What are metrics for success in marketing?
These are the main metrics to review to evaluate whether your marketing is working:
- Traffic stats — How many new visitors (versus returning customers) came to your website and social media platforms? Does your website have a low bounce rate (i.e., people don’t click away from your site within a minute of coming on)? How many new customer enquiries did you get?
- Growth in overall brand awareness and engagement with your target audience.
- Conversion stats — How many sales did you generate from your online marketing strategy?
- Mobile advertising — Is it working for you? How much traffic are you getting from customers via mobile devices?
- Email marketing — What do your open rates and click-through rates look like?
- Online marketing stats (paid ads, PPC campaigns, ad campaigns, boosted social media posts, video content, etc) — Is the cost worth the results you’re getting?
- Content marketing — Are your blog posts improving your SEO rankings and adding value to your customers?
- Cost per lead and per sale versus income generated.
- Cart abandonment rates.
How do you use metrics to inform your digital marketing strategy?
The upside: wherever the numbers tell you something is working, maximize, optimize, increase budget spend (if applicable). If reels and stories work, keep doing it! If your Google ads campaign is working, ramp it up.
Look at the keywords and keyword phrases that get you the best results and create more content to incorporate them across all your marketing channels.
The downside: look at the numbers, feedback, and reviews to assess any hiccups and problems. Fix what’s worth fixing and discard what’s not worth fixing or continuing. This may even include methods and strategies that worked for you six months ago, but are no longer relevant to your customer or your business because of changing demands, trends, developments, etc.
Be consistent in evaluating your marketing methods monthly, quarterly, and annually to maintain the ability to take advantage of new trends and developments and stay ahead of your competition. Online marketing strategies can become outdated and cost you money faster than you think. It’s never a set-and-forget scenario for two years at a time. Check it over and clean it up every now and again, the same as you do with your closet every winter and summer.
How do I write a digital marketing report?
Compiling a digital marketing report sounds boring, but there are tools to make this easier. It’s also important that you compile reports so that you can see your results of what’s worked and what hasn’t worked at a single glance per month. This way, you can get a big-picture overview of what’s working over the long-term and strategize accordingly. What worked one month might not work the next month, depending on the time of year. Consider the difference in marketing messages between December and January, for instance.
Your report should include:
- A summary of the goals you are aiming to achieve, and the methods for each.

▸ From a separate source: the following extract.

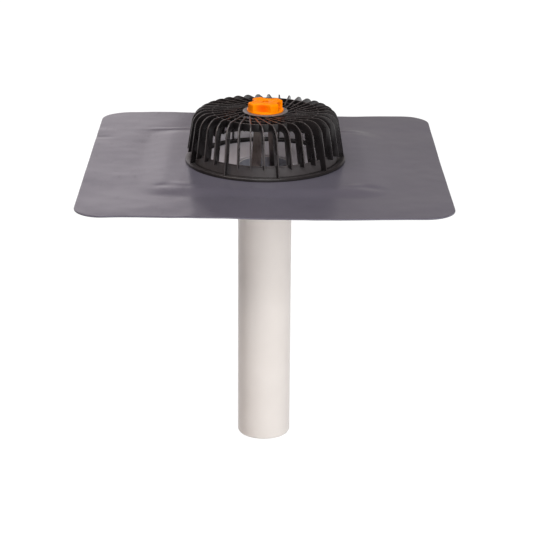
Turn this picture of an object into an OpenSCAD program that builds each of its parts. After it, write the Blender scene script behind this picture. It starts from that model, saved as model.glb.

- A summary of your online traffic from various sources, including referrals.
- Social media analytics, clicks, engagement, conversions for each platform, for each month.
- Website and social traffic that includes both new traffic and traffic from returning customers.
- Analytics (traffic and conversions) of your landing and sales pages if you were/are promoting a specific offer.
- Analytics of your newsletters so you can see which subject lines worked best, which offers were/are clicked on, etc.
- Results of paid strategies such as paid search, PPC campaign stats, campaigns, amount spent versus leads and profits generated, etc.
- Results of affiliate marketing performance if applicable.
- Average amount spent per customer (i.e., average order value — this is an interesting indicator of your customers’ financial demographics).
- Overall sales generated from your digital marketing strategy for the month, with a breakdown of the average cost per lead, and average cost per sale generated.
- Projection for the next three months based on the above data.
- Recommendations, ideas, and changes to make for the next quarter based on the above data.
Digital marketing reporting tools
Digital marketing reporting tools make reporting much less mentally taxing, so it’s well worth spending the money to save your mental capacity for other important business tasks. As they say, work on your business, not in your business.
Check out the following options, plug in all your platforms and data, set a reminder in your calendar to generate a monthly report, and then you can have all your numbers ready for review in minutes.
1. HubSpot
HubSpot is a popular tool known for its efficiency. You can run various campaigns on this tool and track your website, landing pages, and social media channels’ performance. Check your website’s organic SEO ranking and which keywords are working for you. It’s also useful for checking inbound links and seeing how your rankings compare with your competitors.
2. Google Analytics
Google Analytics is free and simple, but don’t underestimate the power of its simplicity. There’s a good reason it has the most users. Track data like conversions, website bounce rates, page views, and visitor acquisition to evaluate your marketing campaigns. It also has an extension that enables you to track sales activity and performance via e-commerce reporting tools. Overall, it’s a comprehensive tool and you can do plenty with a free account.
3. Hootsuite
Hootsuite is popular for managing multiple social media channels from one dashboard and as such, it can also provide you reports on multiple channels at once. Dive deep into tracking details like social media followers, engagement, mentions, and clicks. You can even evaluate your social media team’s responsiveness to enquiries, messages, and comments coming in. Hootsuite can also report on your target audience’s response to your content by categorizing responses as positive, negative, and/or neutral.
4. Mixpanel
Mixpanel is a little bit more channel specific as it helps you track app and mobile site performance to see how users engage with it and indicate any hiccups. It’s great for doing A/B testing when you’re still figuring out the specifics of your marketing plan as well. If mobile sites and marketing via app usage are a key part of your marketing strategy, consider adding this tool to your digital reporting kit.
5. Megalytic
Megalytic is a tool that compiles data from various sources and then generates reports based on the metrics you select. In other words, it does a lot of the research and thinking for you. The more data that you need to use for comparisons in your reports, the more sense it makes to use this tool. Work smarter.
6. Salesforce
Salesforce is a CRM tool intended to help you manage and make sense of all your customer information. Use it to understand how your sales efforts are paying off and which metrics in your marketing campaign are working best.
Marketing success metrics matter
If you don’t know your numbers, it’s hard to know whether you’re as successful as you could be. As you can see, all the numbers and metrics discussed above aren’t just for tech geeks or business analysts. With an understanding of your goal, your strategy to get there, and the key steps, you can easily apply any of the above tools to make the metrics make sense for you. Use it to win.